Step 2: Implement a Robust Compliance Framework

Develop policies for AML, data security, and risk management. Ensure proper documentation and reporting mechanisms are in place.

Step 3: Train Employees on Compliance Regulations

Regular training programs help employees stay updated with regulatory changes and compliance best practices.

Step 4: Use Technology for Compliance Monitoring

Utilizing AI-driven compliance tools can help financial institutions track transactions, detect fraud, and manage risks more effectively.

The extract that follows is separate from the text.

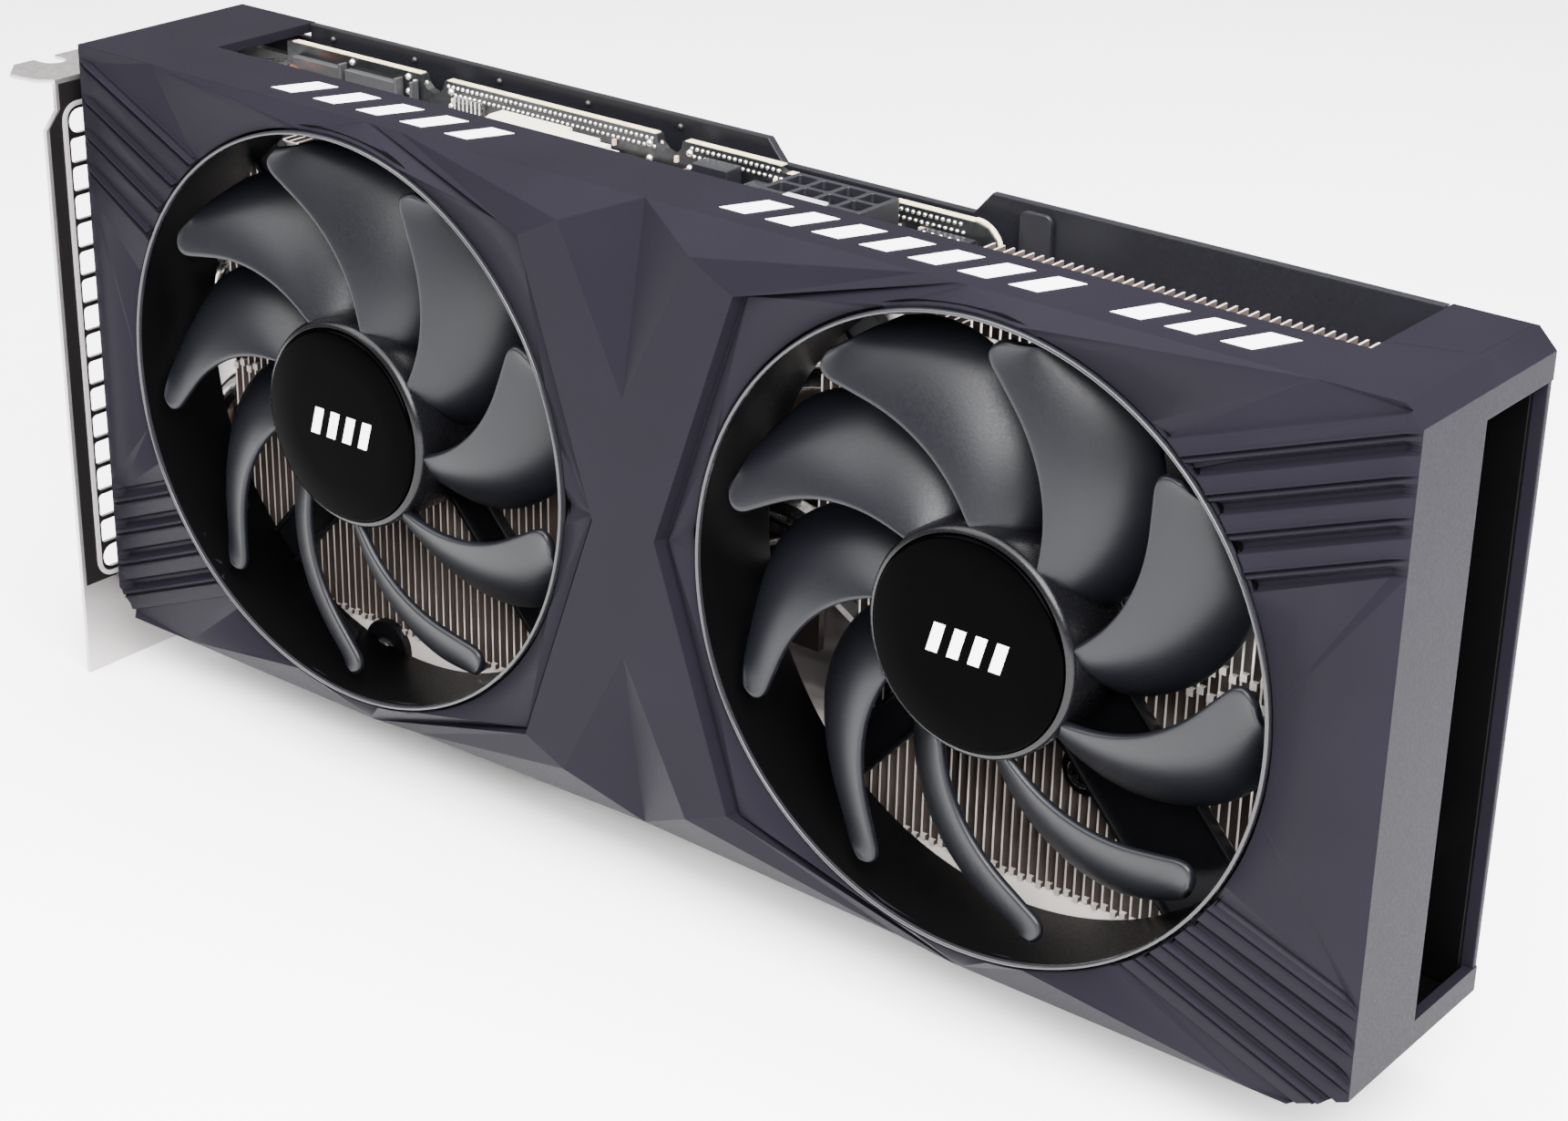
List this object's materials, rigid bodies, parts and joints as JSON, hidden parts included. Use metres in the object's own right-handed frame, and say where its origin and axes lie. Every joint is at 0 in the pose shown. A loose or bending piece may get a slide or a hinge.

Step 5: Engage Compliance Experts

Hiring professional consultants or legal advisors ensures that institutions remain compliant with evolving regulations.

Conclusion

Compliance is a critical component of financial institutions in the UAE. Adhering to regulatory standards not only ensures legal protection but also enhances credibility, security, and operational efficiency. By implementing strong compliance frameworks, financial institutions can mitigate risks, foster trust, and contribute to a stable financial ecosystem in the UAE.For expert assistance in ensuring full compliance for your financial institution, contact our team at Konsultancy today!

Frequently Asked Questions (FAQs)

1. Why is compliance important for financial institutions in the UAE?

Compliance ensures financial institutions operate legally, maintain transparency, prevent financial crimes, and build trust with stakeholders.

2. What are the penalties for non-compliance in the UAE?

Non-compliance can result in hefty fines, license suspension, legal actions, and reputational damage.

3. How can financial institutions improve AML compliance?

Financial institutions can strengthen AML compliance by implementing KYC procedures, transaction monitoring systems, and suspicious activity reporting mechanisms.

4. What is the role of a compliance officer in a financial institution?

A compliance officer oversees regulatory adherence, conducts risk assessments, ensures timely reporting, and educates employees on compliance policies.

5. How can technology help financial institutions stay compliant?

AI-driven compliance solutions can automate regulatory reporting, detect fraudulent transactions, and enhance risk management.